_Aim of the task_: Print, exactly and completely, every entry in the data.

_Source data_:
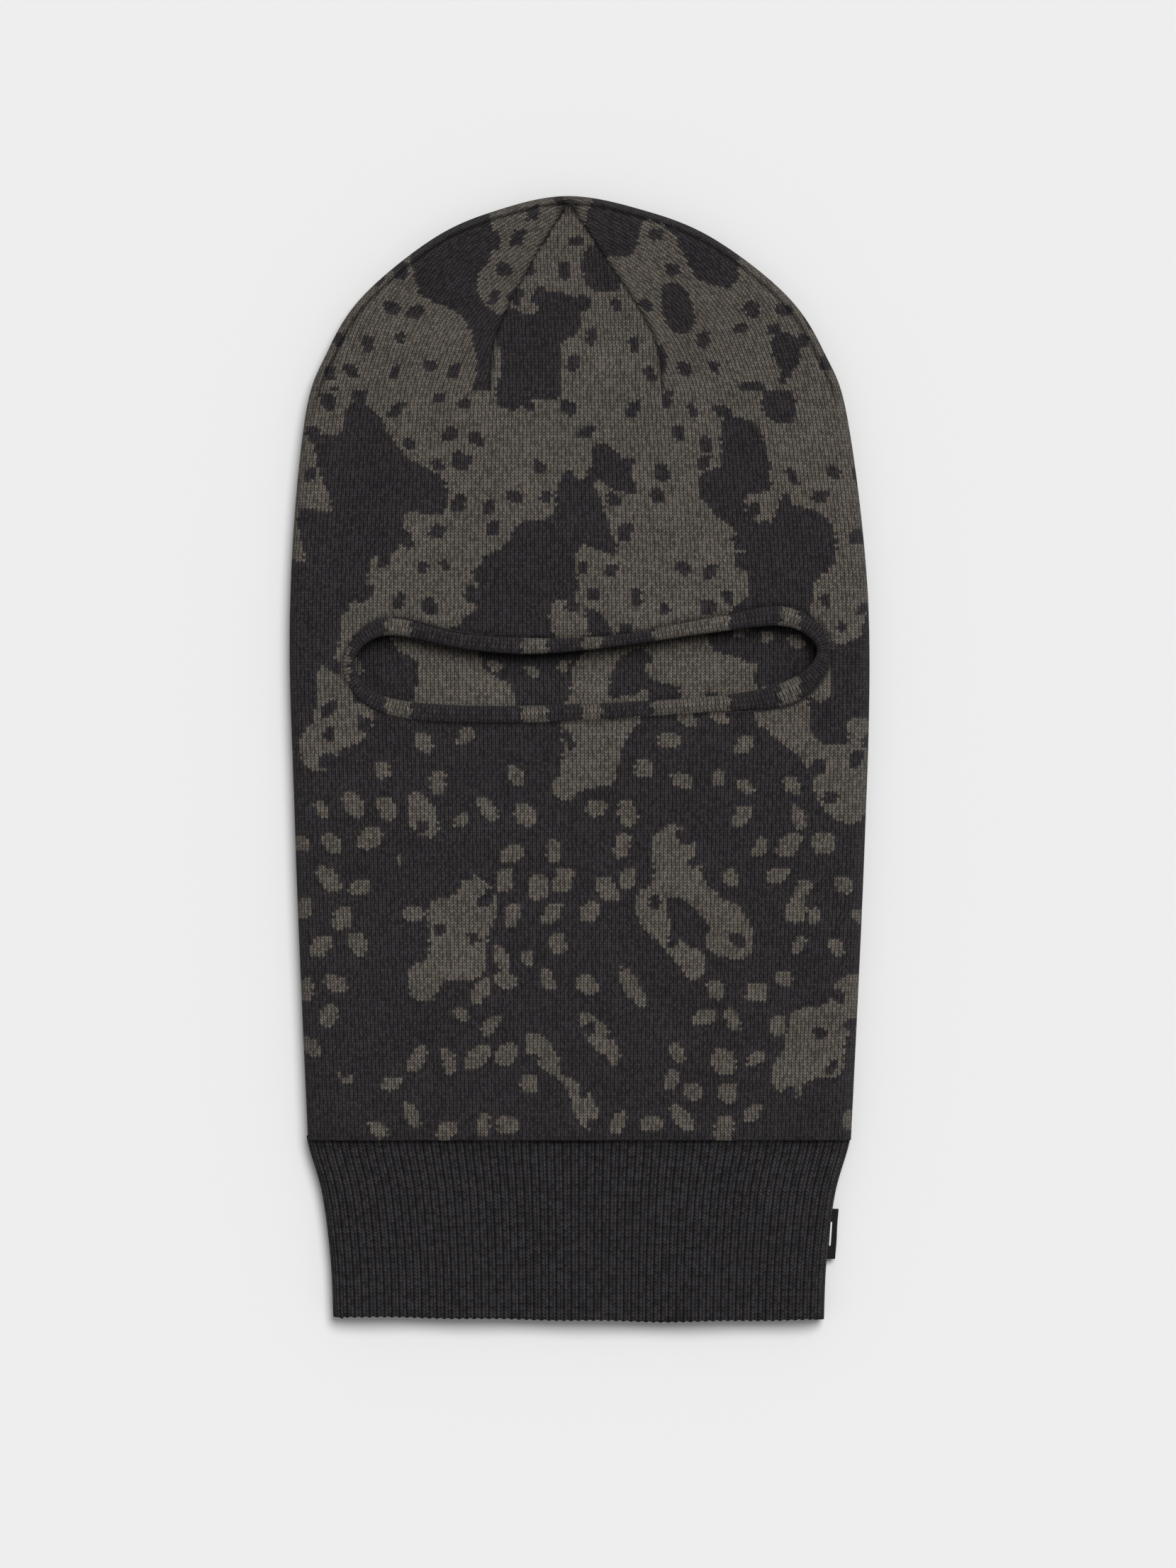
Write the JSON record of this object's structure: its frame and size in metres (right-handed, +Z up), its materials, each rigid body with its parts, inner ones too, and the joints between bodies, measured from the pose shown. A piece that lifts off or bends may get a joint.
{
  "type": "knitted balaclava",
  "caption": "Knitted balaclava lying flat, with a closed crown shaped by seams, a long bound eye slot across the face and a fold-up ribbed neck with a side tab.",
  "frame": {"origin": "middle of the bounding box, on the surface that the hood lies on", "axes": "+Y along the length towards the crown, +Z up out of the front face, +X across towards the side with the tab"},
  "size_m": [0.2106, 0.41, 0.0132],
  "materials": {
    "patterned_knit": "two-tone grey-brown and charcoal jacquard knit, matt",
    "dark_rib": "charcoal 1x1 rib knit, matt",
    "dark_yarn": "charcoal yarn, matt",
    "woven_label": "black damask-woven ribbon with a plain pale stripe",
    "pale_label": "blank off-white satin ribbon"
  },
  "bodies": {
    "hood": {"hood_front_panel": "patterned_knit", "hood_back_panel": "patterned_knit", "eye_binding": "patterned_knit", "eye_binding_seam": "dark_yarn", "crown_seam_front_left": "dark_yarn", "crown_seam_front_right": "dark_yarn", "crown_seam_back_left": "dark_yarn", "crown_seam_back_right": "dark_yarn", "side_seam_left": "dark_yarn", "side_seam_right": "dark_yarn", "crown_tip_tack": "dark_yarn", "collar_seam": "dark_yarn", "care_label": "pale_label"},
    "neck": {"collar_rib_front": "dark_rib", "collar_rib_back": "dark_rib", "collar_side_seam_left": "dark_yarn", "collar_side_seam_right": "dark_yarn"},
    "tab": {"tab_label": "woven_label"}
  },
  "joints": [
    {"name": "collar_turn_up", "type": "hinge", "parent": "hood", "child": "neck", "pos_m": [0, -0.1387, 0.0125], "axis": [-1, 0, 0], "range_deg": [0, 175]},
    {"name": "tab_flap", "type": "hinge", "parent": "neck", "child": "tab", "pos_m": [0.09265, -0.1733, 0.0051], "axis": [0.1288, -0.9917, 0], "range_deg": [-35, 60]}
  ]
}
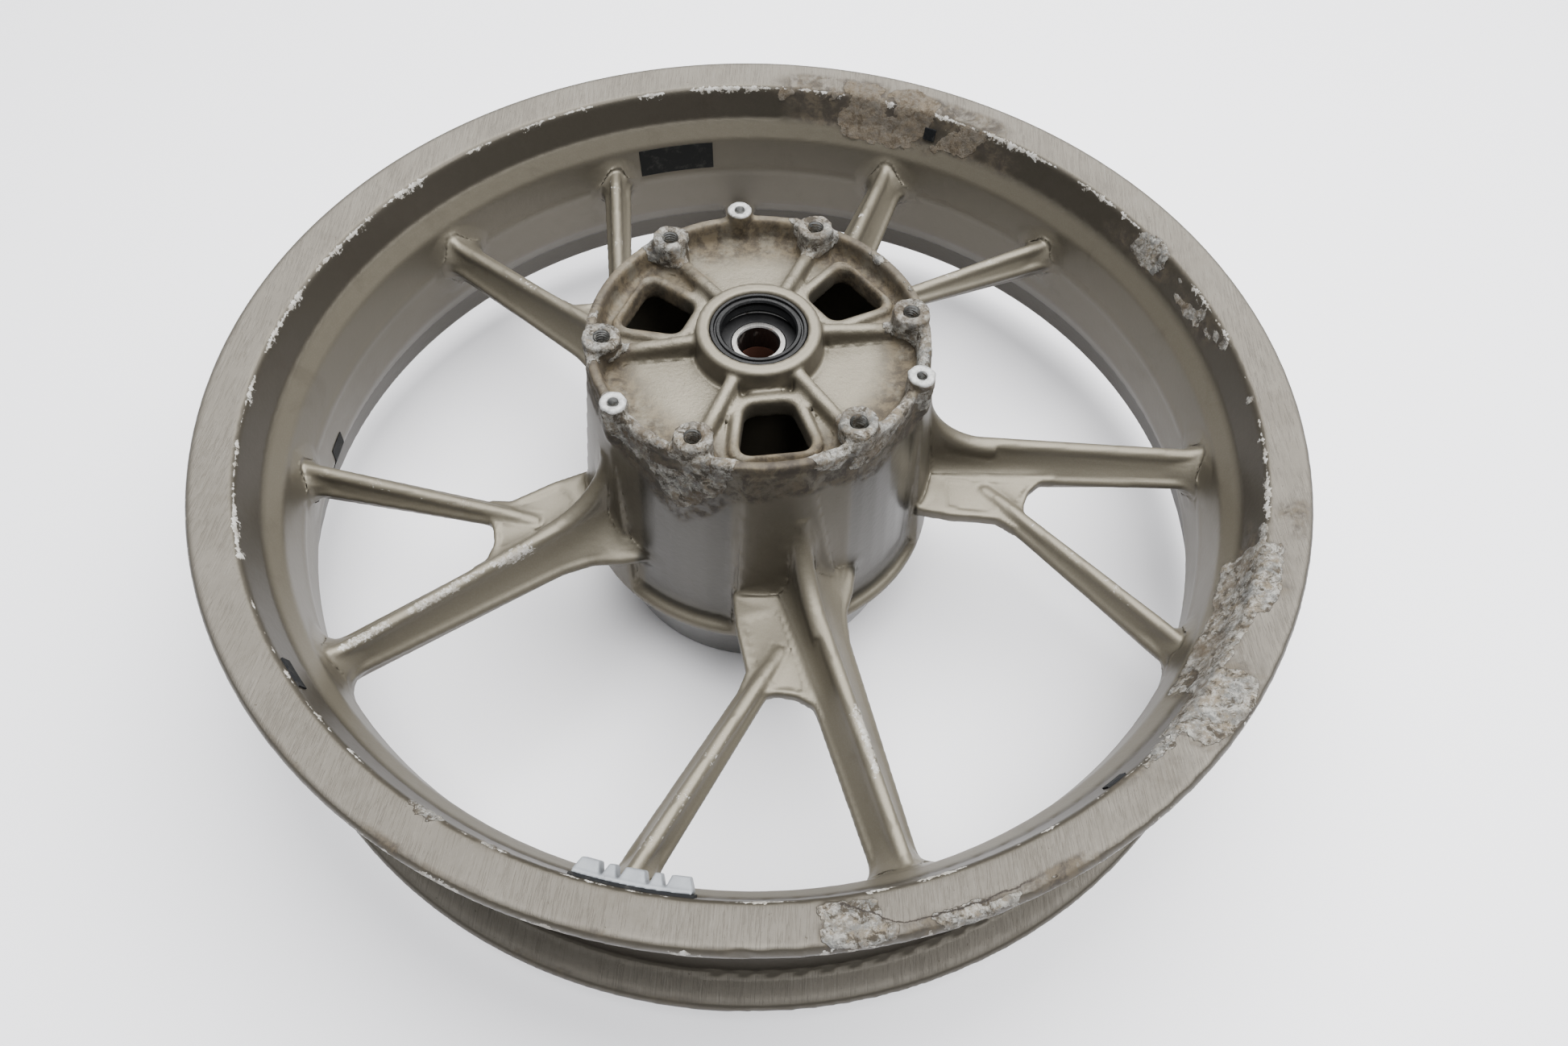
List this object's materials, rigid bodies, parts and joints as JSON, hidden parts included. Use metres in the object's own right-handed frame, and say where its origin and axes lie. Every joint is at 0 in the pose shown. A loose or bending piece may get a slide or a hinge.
{
  "type": "motorcycle rear wheel",
  "caption": "Cast drop-centre motorcycle wheel with forked spokes, a tall hub with brake-disc bosses, a cush-drive drum and sealed axle bearings.",
  "frame": {"origin": "centre of the wheel: the axle line where it crosses the middle plane of the rim", "axes": "+Z along the axle towards the brake-disc side; +X near the crest of the first main spoke; +Y completes a right-handed frame"},
  "size_m": [0.464, 0.464, 0.1576],
  "materials": {
    "cast_aluminium": "satin",
    "bearing_steel": "polished",
    "ball_steel": "polished",
    "cage_steel": "satin",
    "bearing_rubber": "matte",
    "rusty_steel": "matte",
    "seal_rubber": "satin",
    "spring_steel": "satin",
    "damper_rubber": "matte",
    "valve_alloy": "satin",
    "valve_brass": "satin",
    "cap_plastic": "matte",
    "coated_zinc": "satin",
    "foam_tape": "matte",
    "cloth_tape": "matte"
  },
  "bodies": {
    "wheel": {"wheel_casting": "cast_aluminium", "disc_bearing_outer_ring": "bearing_steel", "disc_bearing_shields": "bearing_rubber", "drive_bearing_outer_ring": "bearing_steel", "drive_bearing_shields": "bearing_rubber", "shaft_seal": "seal_rubber", "seal_garter_spring": "spring_steel", "retaining_ring": "spring_steel", "valve_stem": "valve_alloy", "valve_seal": "seal_rubber", "valve_nut": "valve_alloy", "valve_core": "valve_brass", "valve_cap": "cap_plastic", "balance_weight": "coated_zinc", "balance_weight_tape": "foam_tape", "old_tape_pads": "foam_tape", "barrel_tape_patch": "cloth_tape", "square_tape_patch": "cloth_tape", "damper_rubber_1": "damper_rubber", "damper_rubber_2": "damper_rubber", "damper_rubber_3": "damper_rubber", "damper_rubber_4": "damper_rubber", "damper_rubber_5": "damper_rubber"},
    "axle_sleeve": {"disc_bearing_inner_ring": "bearing_steel", "spacer_tube": "rusty_steel", "drive_bearing_inner_ring": "bearing_steel"},
    "disc_ball_set": {"disc_bearing_balls": "ball_steel", "disc_bearing_cage": "cage_steel"},
    "drive_ball_set": {"drive_bearing_balls": "ball_steel", "drive_bearing_cage": "cage_steel"}
  },
  "joints": [
    {"name": "sleeve_spin", "type": "hinge", "parent": "wheel", "child": "axle_sleeve", "pos_m": [0, 0, 0], "axis": [0, 0, 1], "continuous": true},
    {"name": "disc_balls_roll", "type": "hinge", "parent": "wheel", "child": "disc_ball_set", "pos_m": [0, 0, 0.069], "axis": [0, 0, 1], "continuous": true},
    {"name": "drive_balls_roll", "type": "hinge", "parent": "wheel", "child": "drive_ball_set", "pos_m": [0, 0, -0.034], "axis": [0, 0, 1], "continuous": true}
  ],
  "couplings": [
    {"joint": "disc_balls_roll", "follows": "sleeve_spin", "ratio": 0.3818},
    {"joint": "drive_balls_roll", "follows": "sleeve_spin", "ratio": 0.3818}
  ]
}
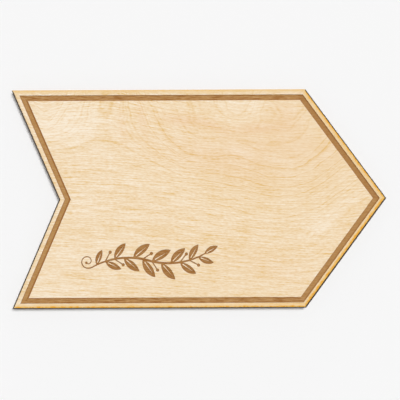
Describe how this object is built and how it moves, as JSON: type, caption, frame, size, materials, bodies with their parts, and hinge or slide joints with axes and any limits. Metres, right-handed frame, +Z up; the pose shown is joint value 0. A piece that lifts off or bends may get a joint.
{
  "type": "wooden arrow sign",
  "caption": "Flat arrow-shaped wall sign in pale plywood with an engraved border line and leafy sprig, hung by a sawtooth strip on its back.",
  "frame": {"origin": "where the wall nail bears: the top of the middle notch in the hanger's toothed edge, in the plane of the wall, on the upright line through the sign's balance point", "axes": "upright as it hangs: +X along the wall towards the arrow's tip, +Y into the wall so that the front looks along -Y, +Z up"},
  "size_m": [0.305, 0.0083, 0.178],
  "materials": {
    "plywood": "pale birch-faced plywood, bare and sanded, with scorched brown engraving and edges",
    "hanger_strip": "bright brass plating on thin sheet steel",
    "screw": "bright brass plating"
  },
  "bodies": {
    "root": {"board": "plywood", "sawtooth_hanger": "hanger_strip", "hanger_screw_left": "screw", "hanger_screw_right": "screw"}
  },
  "joints": []
}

_Result_:
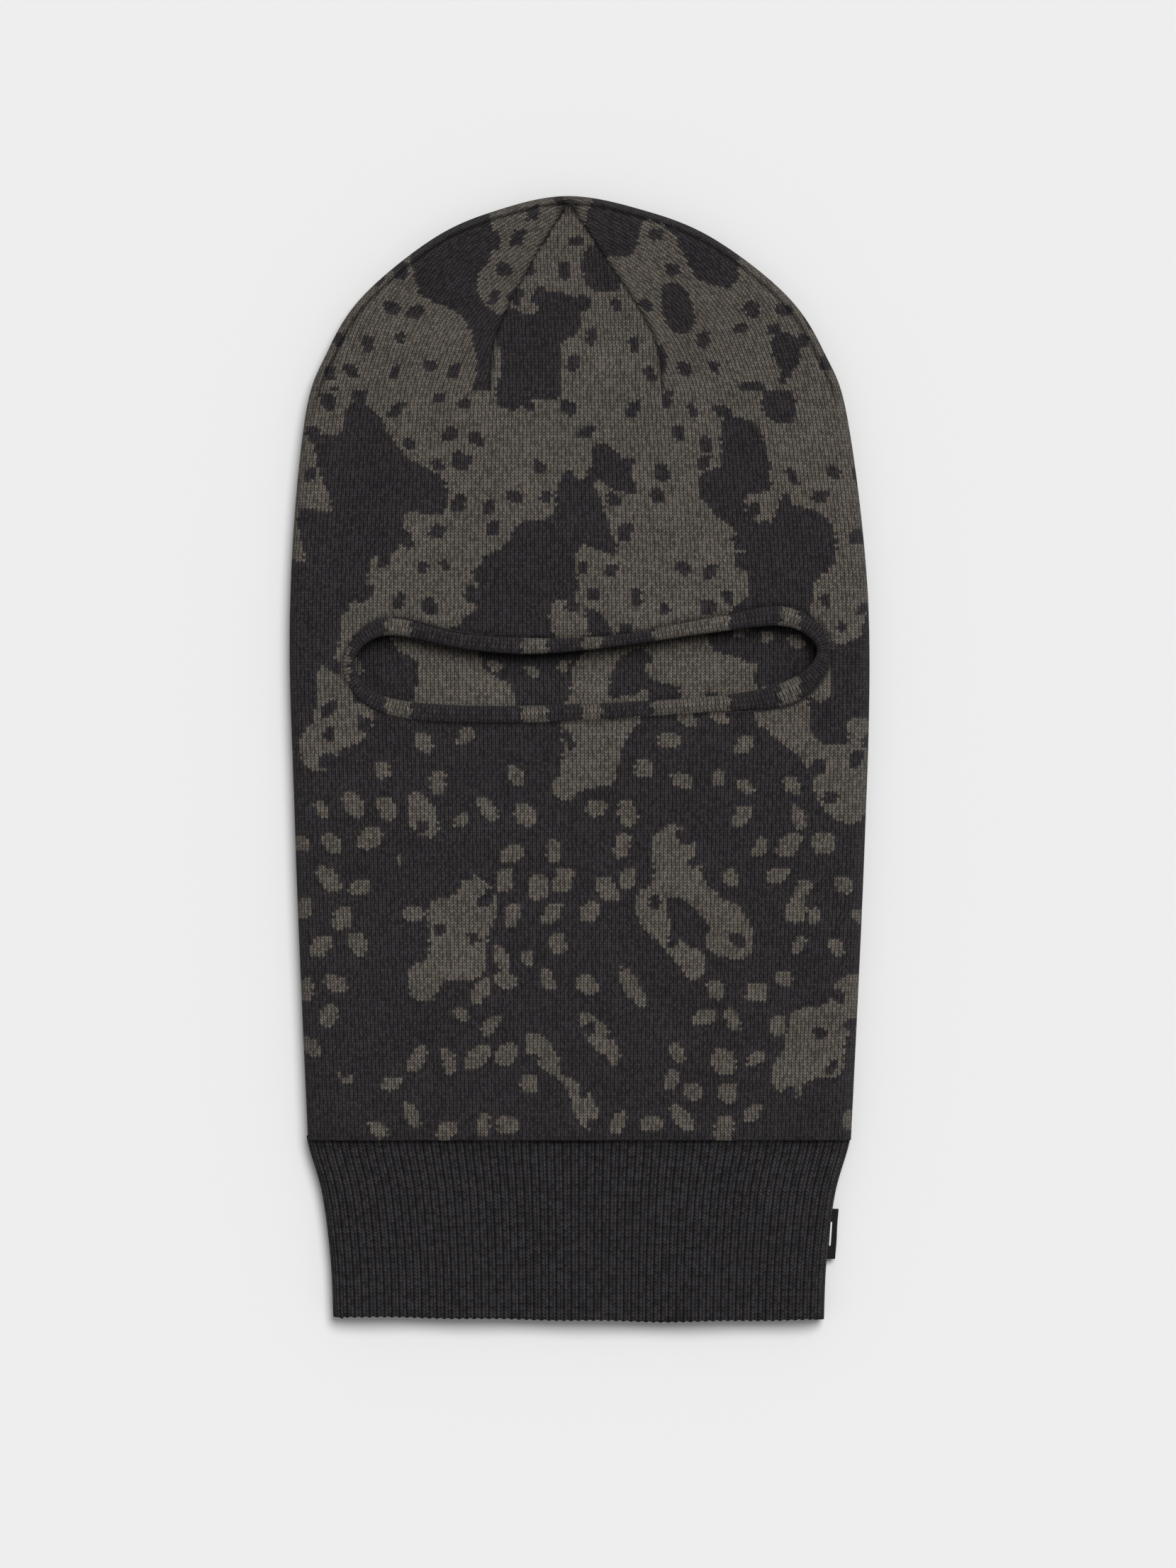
Write the JSON record of this object's structure: its frame and size in metres (right-handed, +Z up), its materials, each rigid body with its parts, inner ones too, and the joints between bodies, measured from the pose shown. A piece that lifts off or bends may get a joint.
{
  "type": "knitted balaclava",
  "caption": "Knitted balaclava lying flat, with a closed crown shaped by seams, a long bound eye slot across the face and a fold-up ribbed neck with a side tab.",
  "frame": {"origin": "middle of the bounding box, on the surface that the hood lies on", "axes": "+Y along the length towards the crown, +Z up out of the front face, +X across towards the side with the tab"},
  "size_m": [0.2106, 0.41, 0.0132],
  "materials": {
    "patterned_knit": "two-tone grey-brown and charcoal jacquard knit, matt",
    "dark_rib": "charcoal 1x1 rib knit, matt",
    "dark_yarn": "charcoal yarn, matt",
    "woven_label": "black damask-woven ribbon with a plain pale stripe",
    "pale_label": "blank off-white satin ribbon"
  },
  "bodies": {
    "hood": {"hood_front_panel": "patterned_knit", "hood_back_panel": "patterned_knit", "eye_binding": "patterned_knit", "eye_binding_seam": "dark_yarn", "crown_seam_front_left": "dark_yarn", "crown_seam_front_right": "dark_yarn", "crown_seam_back_left": "dark_yarn", "crown_seam_back_right": "dark_yarn", "side_seam_left": "dark_yarn", "side_seam_right": "dark_yarn", "crown_tip_tack": "dark_yarn", "collar_seam": "dark_yarn", "care_label": "pale_label"},
    "neck": {"collar_rib_front": "dark_rib", "collar_rib_back": "dark_rib", "collar_side_seam_left": "dark_yarn", "collar_side_seam_right": "dark_yarn"},
    "tab": {"tab_label": "woven_label"}
  },
  "joints": [
    {"name": "collar_turn_up", "type": "hinge", "parent": "hood", "child": "neck", "pos_m": [0, -0.1387, 0.0125], "axis": [-1, 0, 0], "range_deg": [0, 175]},
    {"name": "tab_flap", "type": "hinge", "parent": "neck", "child": "tab", "pos_m": [0.09265, -0.1733, 0.0051], "axis": [0.1288, -0.9917, 0], "range_deg": [-35, 60]}
  ]
}
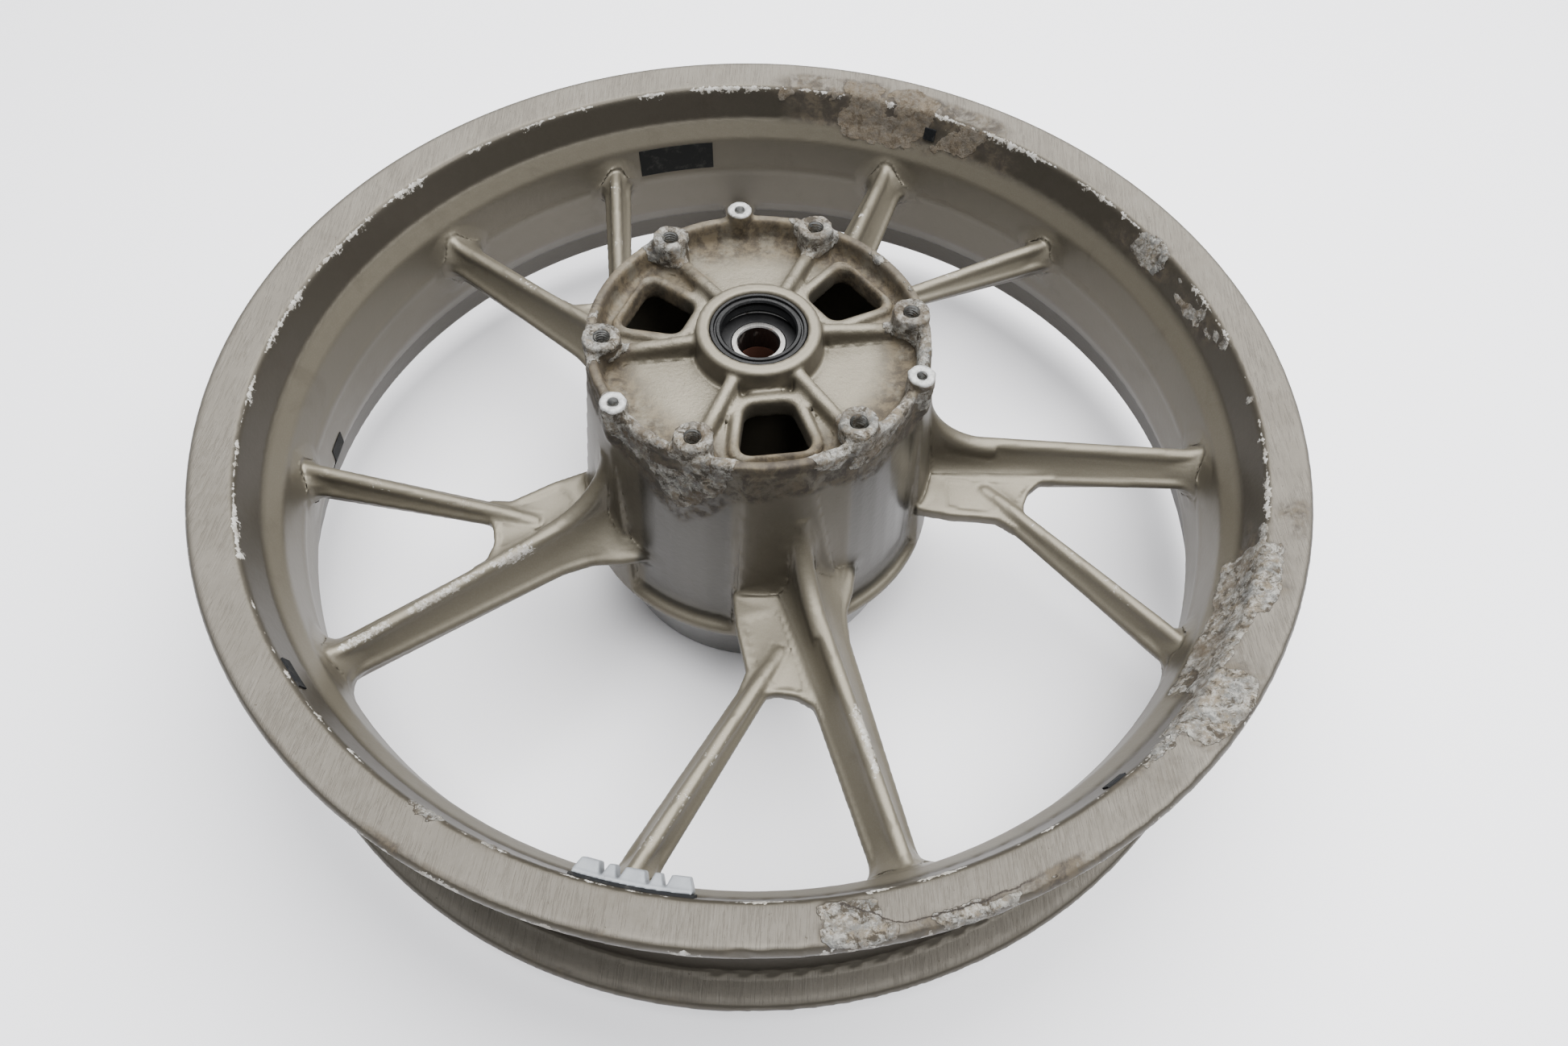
List this object's materials, rigid bodies, parts and joints as JSON, hidden parts included. Use metres in the object's own right-handed frame, and say where its origin and axes lie. Every joint is at 0 in the pose shown. A loose or bending piece may get a slide or a hinge.
{
  "type": "motorcycle rear wheel",
  "caption": "Cast drop-centre motorcycle wheel with forked spokes, a tall hub with brake-disc bosses, a cush-drive drum and sealed axle bearings.",
  "frame": {"origin": "centre of the wheel: the axle line where it crosses the middle plane of the rim", "axes": "+Z along the axle towards the brake-disc side; +X near the crest of the first main spoke; +Y completes a right-handed frame"},
  "size_m": [0.464, 0.464, 0.1576],
  "materials": {
    "cast_aluminium": "satin",
    "bearing_steel": "polished",
    "ball_steel": "polished",
    "cage_steel": "satin",
    "bearing_rubber": "matte",
    "rusty_steel": "matte",
    "seal_rubber": "satin",
    "spring_steel": "satin",
    "damper_rubber": "matte",
    "valve_alloy": "satin",
    "valve_brass": "satin",
    "cap_plastic": "matte",
    "coated_zinc": "satin",
    "foam_tape": "matte",
    "cloth_tape": "matte"
  },
  "bodies": {
    "wheel": {"wheel_casting": "cast_aluminium", "disc_bearing_outer_ring": "bearing_steel", "disc_bearing_shields": "bearing_rubber", "drive_bearing_outer_ring": "bearing_steel", "drive_bearing_shields": "bearing_rubber", "shaft_seal": "seal_rubber", "seal_garter_spring": "spring_steel", "retaining_ring": "spring_steel", "valve_stem": "valve_alloy", "valve_seal": "seal_rubber", "valve_nut": "valve_alloy", "valve_core": "valve_brass", "valve_cap": "cap_plastic", "balance_weight": "coated_zinc", "balance_weight_tape": "foam_tape", "old_tape_pads": "foam_tape", "barrel_tape_patch": "cloth_tape", "square_tape_patch": "cloth_tape", "damper_rubber_1": "damper_rubber", "damper_rubber_2": "damper_rubber", "damper_rubber_3": "damper_rubber", "damper_rubber_4": "damper_rubber", "damper_rubber_5": "damper_rubber"},
    "axle_sleeve": {"disc_bearing_inner_ring": "bearing_steel", "spacer_tube": "rusty_steel", "drive_bearing_inner_ring": "bearing_steel"},
    "disc_ball_set": {"disc_bearing_balls": "ball_steel", "disc_bearing_cage": "cage_steel"},
    "drive_ball_set": {"drive_bearing_balls": "ball_steel", "drive_bearing_cage": "cage_steel"}
  },
  "joints": [
    {"name": "sleeve_spin", "type": "hinge", "parent": "wheel", "child": "axle_sleeve", "pos_m": [0, 0, 0], "axis": [0, 0, 1], "continuous": true},
    {"name": "disc_balls_roll", "type": "hinge", "parent": "wheel", "child": "disc_ball_set", "pos_m": [0, 0, 0.069], "axis": [0, 0, 1], "continuous": true},
    {"name": "drive_balls_roll", "type": "hinge", "parent": "wheel", "child": "drive_ball_set", "pos_m": [0, 0, -0.034], "axis": [0, 0, 1], "continuous": true}
  ],
  "couplings": [
    {"joint": "disc_balls_roll", "follows": "sleeve_spin", "ratio": 0.3818},
    {"joint": "drive_balls_roll", "follows": "sleeve_spin", "ratio": 0.3818}
  ]
}
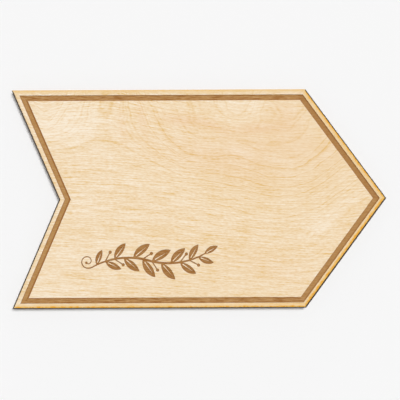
Describe how this object is built and how it moves, as JSON: type, caption, frame, size, materials, bodies with their parts, and hinge or slide joints with axes and any limits. Metres, right-handed frame, +Z up; the pose shown is joint value 0. A piece that lifts off or bends may get a joint.
{
  "type": "wooden arrow sign",
  "caption": "Flat arrow-shaped wall sign in pale plywood with an engraved border line and leafy sprig, hung by a sawtooth strip on its back.",
  "frame": {"origin": "where the wall nail bears: the top of the middle notch in the hanger's toothed edge, in the plane of the wall, on the upright line through the sign's balance point", "axes": "upright as it hangs: +X along the wall towards the arrow's tip, +Y into the wall so that the front looks along -Y, +Z up"},
  "size_m": [0.305, 0.0083, 0.178],
  "materials": {
    "plywood": "pale birch-faced plywood, bare and sanded, with scorched brown engraving and edges",
    "hanger_strip": "bright brass plating on thin sheet steel",
    "screw": "bright brass plating"
  },
  "bodies": {
    "root": {"board": "plywood", "sawtooth_hanger": "hanger_strip", "hanger_screw_left": "screw", "hanger_screw_right": "screw"}
  },
  "joints": []
}